Edin Chavez photo of starbursts from lamps in Central Park in NYC

© Edin Chavez

D800 and AF-S NIKKOR 14-24mm f/2.8G ED lens, 2.5 seconds shutter speed, f/10, ISO 1250.

Star Noir

A dark night in a city that knows how to keep its secrets. But one man is still trying to find ideal places to shoot night images. He's Edin Chavez, and the starburst effect is his intention—but so is getting the reflections and heightened textures of Central Park in the rain.

The cold, windblown rain falling right after sunset that December day drove tourists from the benches and the roadway to give Edin a picture-perfect scene for his D800 and AF-S NIKKOR 14-24mm f/2.8G ED lens. "But with the wind, no really long exposures were possible," he says. "I set 2.5 seconds and had to bump up my ISO to 1250 to shoot at f/10 for the starburst and for the depth of field to make the leading lines work to [the] best advantage."

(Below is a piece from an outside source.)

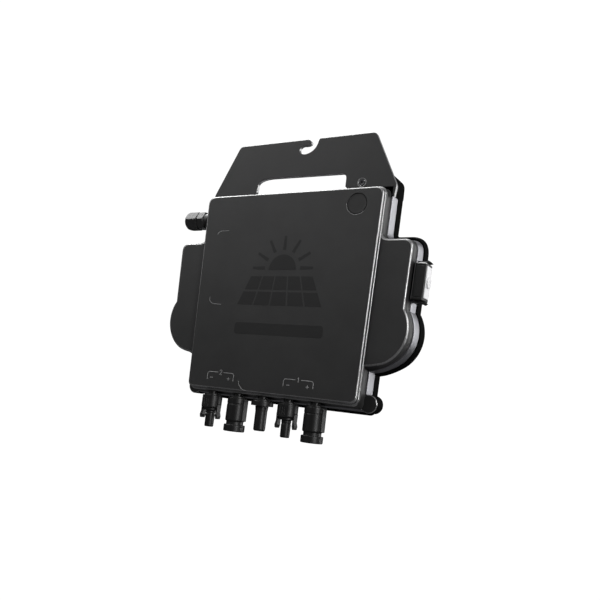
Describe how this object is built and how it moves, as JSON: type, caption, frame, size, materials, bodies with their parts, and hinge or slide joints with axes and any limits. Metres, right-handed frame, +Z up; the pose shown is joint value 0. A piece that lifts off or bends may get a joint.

Edin shoots a good number of starbursts, so he was confident of his settings. "I knew that between f/8 and f/16 I'd get a pretty decent light burst and a decent depth of field for the whole cold, wet feel of the park." Manual exposure and Matrix metering completed the setup. "I did a three-bracket series using exposure compensation," he adds, "but for this photo, which was the best one I got, there was no exposure comp. I just checked the LCD."

Edin's general advice for both cityscape and countryside starburst images: "Experiment until you're comfortable enough to know what you're doing and what you're likely to get, and then confirm it on the back of the camera. Generally, the smaller the aperture, the better the result. On a nice day, maybe f/32, but not on that day in the park."